An impressive display

Alan had saved the best until last. The late afternoon sun had burst through the layer of grey, flooding the distant vista across Ampton lake with bright September sunshine as we lined out across the parched carrot baulks at Stearn’s Belt, while at last the breeze had picked up. Here was a drive that had already been walked-up by a dog training party, so the birds were ready to get airborne as soon as the beaters put in an appearance. Moreover, it had the advantage of what is a rarity in this neck of the woods, a tall hedge over which the beating line was able to push the redlegs. They did so to perfection.

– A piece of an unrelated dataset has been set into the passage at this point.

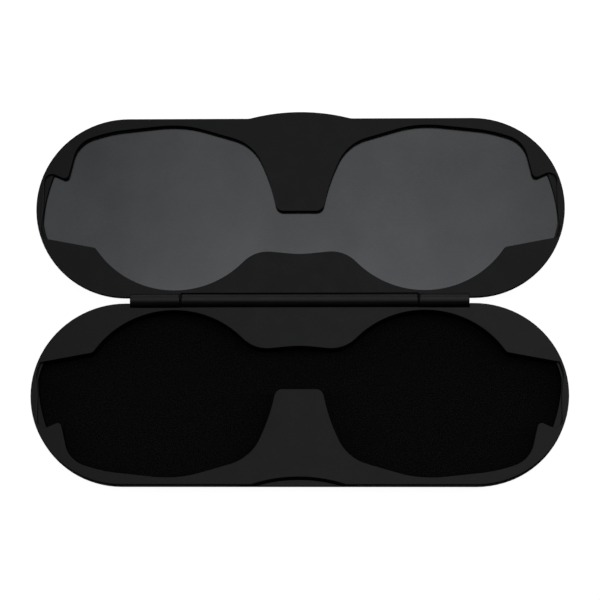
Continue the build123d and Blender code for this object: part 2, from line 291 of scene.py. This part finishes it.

For maybe a quarter of an hour the Guns waited quietly as 30 acres of ground were blanked-in, and then the birds started coming. Alexandra Matthews took the first bird as it topped the hedge and flared, a real stunner that landed at her feet, and I watched in awe as Charlie Rushbrook picked some seemingly impossible shots, killing his birds cleanly right out to 50 yards behind the line. To my left, Julian was shooting exceptionally well and scored three right-and-lefts. The shooting was spread all down the line and lasted right until the conclusion of the drive, with little flushes of birds topping the hedge and its adjacent conifer belt, then lifting as they saw the Guns to make for real quality shooting. It was an impressive display both from Alan and his team on one side of the hedge and from the Guns on the other.

The day ended in the typically relaxed manner that is the hallmark of this shoot, with tea and cake back at Livermere Hall. Everybody was in high spirits from the final drive, and though some of the drives need to be pushed through a couple more times to sharpen up the partridges, there were
sufficient good quality birds to make this a really enjoyable day.